At least two members of the jihadi cult Jamaat ul-Fuqra, also known as Muslims of the Americas, ran for office for this year.
The member running for Congress in Alaska recently ended his campaign after Clarion Project’s expose on him was published, but Fuqra’s congressional candidate in Massachusetts is still fighting to win the Democratic primary on September 4. She has garnered fawning media coverage that fails to mention the documented extremism of Fuqra, the ongoing federal investigation into the group or legitimate concerns about her ideology.
Alaskan Congressional Candidacy Ends
The Must Read Alaska website reports that Gregory Jones, an admitted member of Fuqra/Muslims of the Americas (MOA), has ended his campaign for the Democratic primary. The Alaska Division of Elections website now lists him as a withdrawn candidate.
The author of Must Read Alaska confirmed to the Clarion Project that Jones ended his candidacy after we published our expose, though there is no way to confirm a causal relationship.
Our expose included included newly-declassified FBI documents showing deep concern about MOA activity in Alaska and that a counter-terrorism investigation was launched from 2009 to 2011 and may have been revived since.
In 2016, Clarion Project broke the story that Jones, an admitted MOA member who has met with their radical leader in Pakistan, was a delegate for Bernie Sanders at the Democratic National Convention. He also ran for the state House in District 8 and, although he lost, received 18 percent of the vote.
During that campaign, Assemblywoman Amy Demboski mentioned our research and was depicted as a state-wide villain by the Alaskan media. The Alaskan Democratic Party upheld Jones as a near martyr, victimized by Demboski’s anti-Muslim bigotry.
Our article with these documents vindicated her, but to date, not a single media outlet has reported on the revelations. Nor has anyone apologized to her.
Jones himself said that the author of Clarion’s expose, Ryan Mauro, should be prosecuted for “hate speech and harassment.” He also called Mauro “a bigot and racist.”
A FBI spokesperson responded to the controversy by saying it was not aware of a militant Islamist compound in Alaska, which was interpreted as a clearing of Jones’ name. In actuality, MOA itself said it was setting up an “Islamic village” in Alaska. At any rate, the status of that project had no bearing on whether the public should be concerned about Jones’ membership in MOA.
Now we know from newly-declassified FBI documents that there was a counter-terrorism investigation into MOA from 2009 to 2011 and that it may have been revived since. FBI documents made it clear that the bureau views MOA as an extremist threat, even if it could not find evidence of illegal activity to justify continuing the investigation at that time.

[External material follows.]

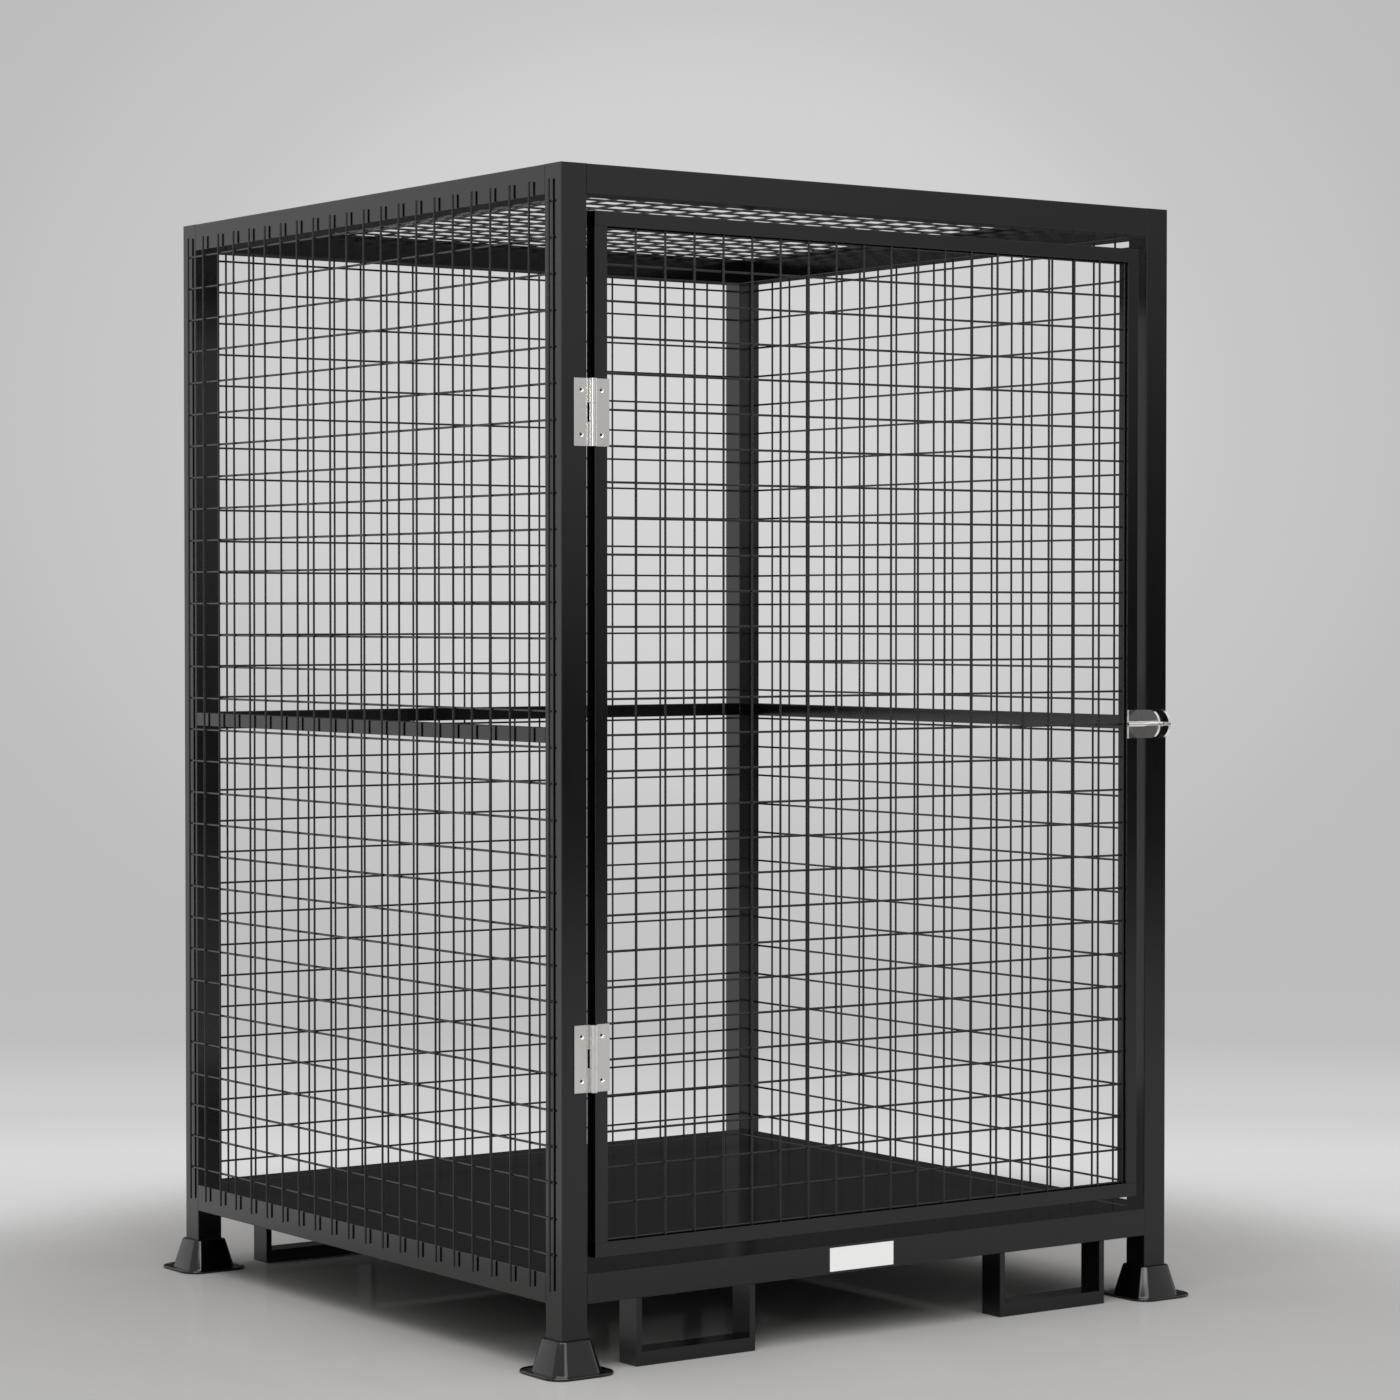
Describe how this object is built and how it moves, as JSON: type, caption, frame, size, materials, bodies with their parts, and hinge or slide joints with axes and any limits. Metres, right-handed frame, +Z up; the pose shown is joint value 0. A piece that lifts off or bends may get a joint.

MOA/CAIR Congressional Candidacy in Massachusetts Marches Forward
In Massachusetts, the MOA candidacy of Tahirah Amatul-Wadud has made the ballot by collecting over 2,300 signatures for the 1st Congressional District’s Democratic Party primary on September 4. She is challenging the incumbent, Rep. Richard Neal.
Amatul-Wadud is challenging Neal from the left as a progressive, despite the extremely un-progressive ideology of MOA and her spiritual leader in Pakistan, Sheikh Mubarak Ali Gilani. Rep. Neal has held the seat since 1988, enabling Amatul-Wadud to benefit from the anti-establishment political environment.
Her campaign website boasts that she’s the first African-American Muslim woman to run for Congress, but makes no mention of the Islamist groups she chooses to belong to.
In November 2015, Amatul-Wadud posted an article on Facebook by Sheikh Gilani that was filled with anti-Semitic conspiracy theories and even drew moral equivalence between Hitler and his Jewish victims, suggesting that the U.S. was misled into going to war with Nazi Germany.
The article reads:
“There was no need for America to go to war against Hitler. Hitler was not the enemy of America or the American people. There was a mutual animosity between Hitler and the Jews. So, the American people paid a very heavy price for fighting someone else’s war.”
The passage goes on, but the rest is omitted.